Vacuum
Vacuum is an orchestration component that performs a vacuum operation on a list of tables. Vacuum is a housekeeping task that physically reorganizes table data according to its sort key, and reclaims space left over from deleted rows. Vacuum is almost always used at the end of an orchestration pipeline.
For more information about the vacuum process, read:
- Databricks VACUUM documentation.
- AWS VACUUM documentation.
Properties
Name
= string
A human-readable name for the component.
Catalog
= drop-down
Select a Databricks Unity Catalog. The special value, [Environment Default], will use the catalog specified in the Data Productivity Cloud environment setup. Selecting a catalog will determine which databases are available in the next parameter.
Schema (Database)
= drop-down
The Databricks schema.
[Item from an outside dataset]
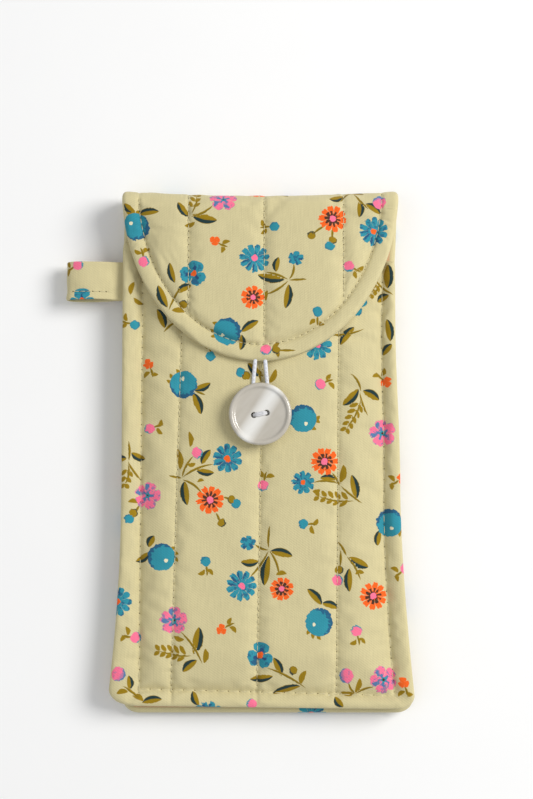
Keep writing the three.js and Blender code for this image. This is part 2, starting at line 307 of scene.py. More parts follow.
class Graph:
    """A material whose nodes are written as expressions."""

    def __init__(self, name, roughness, **settings):
        self.material = bpy.data.materials.new(name)
        self.material.use_nodes = True
        self.tree = self.material.node_tree
        self.shader = self.tree.nodes["Principled BSDF"]
        self.shader.inputs["Roughness"].default_value = roughness
        for key, value in settings.items():
            self.shader.inputs[key.replace("_", " ")].default_value = value

    def put(self, socket, value):
        if isinstance(value, Value):
            self.tree.links.new(value.socket, socket)
        else:
            socket.default_value = value

    def math(self, operation, *values):
        node = self.tree.nodes.new("ShaderNodeMath")
        node.operation = operation
        for socket, value in zip(node.inputs, values):
            self.put(socket, value)
        return Value(self, node.outputs[0])

    def absolute(self, value):
        return self.math("ABSOLUTE", value)

    def limit(self, value):
        node = self.tree.nodes.new("ShaderNodeClamp")
        self.put(node.inputs["Value"], value)
        return Value(self, node.outputs[0])

    def inside(self, distance, soft=0.12):
        """1 where distance is below zero, 0 above, over a narrow soft edge."""
        return self.limit(0.5 - distance / soft)

    def mix(self, factor, a, b):
        node = self.tree.nodes.new("ShaderNodeMix")
        node.data_type = "RGBA"
        self.put(node.inputs["Factor"], factor)
        for socket, value in zip(("A", "B"), (a, b)):
            target = [s for s in node.inputs if s.name == socket and s.type == "RGBA"][0]
            self.put(target, value if isinstance(value, Value) else (*value, 1))
        return Value(self, [s for s in node.outputs if s.type == "RGBA"][0])

    def scaled(self, colour, factor):
        """A colour made lighter or darker by a number."""
        node = self.tree.nodes.new("ShaderNodeVectorMath")
        node.operation = "SCALE"
        self.put(node.inputs[0], colour)
        self.put(node.inputs["Scale"], factor)
        return Value(self, node.outputs[0])

    def uv(self, name):
        node = self.tree.nodes.new("ShaderNodeUVMap")
        node.uv_map = name
        return Value(self, node.outputs[0])

    def position(self):
        node = self.tree.nodes.new("ShaderNodeTexCoord")
        return Value(self, node.outputs["Object"])

    def split(self, vector):
        node = self.tree.nodes.new("ShaderNodeSeparateXYZ")
        self.put(node.inputs[0], vector)
        return [Value(self, output) for output in node.outputs]

    def join(self, x, y, z=0.0):
        node = self.tree.nodes.new("ShaderNodeCombineXYZ")
        for socket, value in zip(node.inputs, (x, y, z)):
            self.put(socket, value)
        return Value(self, node.outputs[0])

    def attribute(self, name, output):
        """A number, colour or vector kept on the mesh's faces."""
        node = self.tree.nodes.new("ShaderNodeAttribute")
        node.attribute_name = name
        return Value(self, node.outputs[output])

    def colour(self, name):
        return self.attribute(name, "Color")

    def numbers(self, name):
        return self.split(self.attribute(name, "Vector"))

    def noise(self, vector, scale, detail=2.0, roughness=0.5):
        node = self.tree.nodes.new("ShaderNodeTexNoise")
        self.put(node.inputs["Vector"], vector)
        node.inputs["Scale"].default_value = scale
        node.inputs["Detail"].default_value = detail
        node.inputs["Roughness"].default_value = roughness
        return Value(self, node.outputs[0])

    def finish(self, colour, height=None, strength=0.3, distance=0.0002):
        self.put(self.shader.inputs["Base Color"], colour)
        if height is not None:
            bump = self.tree.nodes.new("ShaderNodeBump")
            bump.inputs["Strength"].default_value = strength
            bump.inputs["Distance"].default_value = distance
            self.put(bump.inputs["Height"], height)
            self.tree.links.new(bump.outputs[0], self.shader.inputs["Normal"])
        return self.material


def linear(r, g, b):
    """An sRGB colour, 0 to 255, as linear."""
    out = []
    for c in (r, g, b):
        c /= 255
        out.append(c / 12.92 if c < 0.04045 else ((c + 0.055) / 1.055) ** 2.4)
    return tuple(out)


GROUND = linear(207, 196, 151)
OLIVE = linear(152, 122, 12)
OLIVE_DARK = linear(128, 106, 14)
PINE = linear(28, 54, 56)
TEAL = linear(46, 142, 160)
NAVY = linear(34, 76, 118)
ORANGE = linear(244, 100, 28)
PINK = linear(248, 116, 150)
VIOLET = linear(84, 122, 164)
BROWN = linear(76, 48, 34)
PALE = linear(236, 226, 190)
LINING = linear(214, 178, 138)
WADDING = linear(240, 238, 230)
THREAD = linear(214, 205, 165)
WHITE_THREAD = linear(225, 225, 228)
# Painted shade for the needle holes.
NEEDLE_HOLE_SHADE = linear(112, 98, 58)
ELASTIC_WHITE = linear(228, 231, 240)
# Pearl colours: the bright one for the streaks and the painted highlight band, the darker pearl away from
# the band, and a warm tint.
PEARL_STREAK_AND_HIGHLIGHT = linear(240, 240, 237)
PEARL_SHADE = linear(178, 171, 158)
PEARL_WARM = linear(216, 208, 194)
FLOOR = (0.94, 0.94, 0.94)


def weave(graph, cloth):
    """Cloth brightness and height: fine diagonal ribs, slubs along the cloth and faint mottling."""
    x, v, _ = graph.split(cloth)
    ribs = graph.math("SINE", (x * 0.8 + v * 1.15) * 6.2)
    slubs = graph.noise(graph.join(x * 2.6, v * 0.16), 1.0, 2.0)
    cross = graph.noise(graph.join(x * 0.2, v * 2.2), 1.0, 1.0)
    mottle = graph.noise(graph.join(x, v), 0.12, 3.0)
    tone = 0.995 + ribs * 0.036 + (slubs - 0.5) * 0.24
    tone = tone + (cross - 0.5) * 0.07 + (mottle - 0.5) * 0.07
    return tone, ribs * 0.5 + slubs * 1.4 + cross * 0.6


def leaf_layer(graph, ground, rough):
    """Leaves, leaflets and stems: a pointed lens along x, dark along one side.

    A negative width puts the dark side below.
    """
    x, y, _ = graph.split(graph.uv("leaf"))
    length, width, bend = graph.numbers("leaf_form")
    y = y + (rough - 0.5) * 0.35
    t = graph.limit(x / length)
    arch = graph.math("POWER", t * (1 - t) * 4, 0.7)
    y = y - bend * t * (1 - t) * 4
    side = graph.math("SIGN", width)
    half = arch * graph.absolute(width) * (0.42 + rough * 0.16)
    leaf = graph.inside(graph.absolute(y) - half + 0.08, 0.15)
    over = y * side
    dark = graph.inside(half * 0.1 - over, 0.16) * graph.inside(over - half * 0.85, 0.16)
    vein = graph.inside(graph.absolute(y) - half * 0.12, 0.1)
    colour = graph.mix(vein * 0.4, graph.colour("leaf_main"), OLIVE_DARK)
    colour = graph.mix(dark, colour, graph.colour("leaf_dark"))
    return graph.mix(leaf, ground, colour)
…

The special value, [Environment Default], will use the schema defined in the environment. Read Create and manage schemas to learn more.
Tables to Vacuum
= dual listbox
Select which tables to vacuum.
Retention Period
= integer
The retention threshold. The default is 7
, with the unit specified in Retention Unit.
Retention Unit
= drop-down
Select the unit of the Retention Period. Options are Day, Hour, or Week. The default is Day.
Name
= string
A human-readable name for the component.
Schema
= drop-down
Select the table schema. The special value, [Environment Default], will use the schema defined in the environment. For more information on using multiple schemas, read Schemas.
Tables to Vacuum
= dual listbox
The tables to vacuum.
Only one vacuum may be running at any one time across an entire Amazon Redshift cluster. Therefore, vacuums may fail due to concurrent workloads. This is usually harmless if the same tables will be vacuumed again on the next run of the pipeline. If this is the case, consider joining the "Failure" link of the component to an End Success component to prevent vacuum failure from failing the whole pipeline.
Vacuum Options
= drop-down
The component reclaims disk space occupied by deleted rows in a table, using the method selected here:
- None: A default vacuum operation. This is analogous to "FULL" in the current AWS implementation.
- FULL: Is equivalent to DELETE ONLY if the target table is more than 95% sorted, otherwise will perform a full sort.
- SORT ONLY: Sorts the table but does not reclaim disk space. Is quick at the expense of unclaimed memory.
- DELETE ONLY: Will not sort tables and is consequently quicker than other methods.
- REINDEX: Analyzes interleaved sort keys and performs a FULL sort.
Snowflake | Databricks | Amazon Redshift |
---|---|---|
❌ | ✅ | ✅ |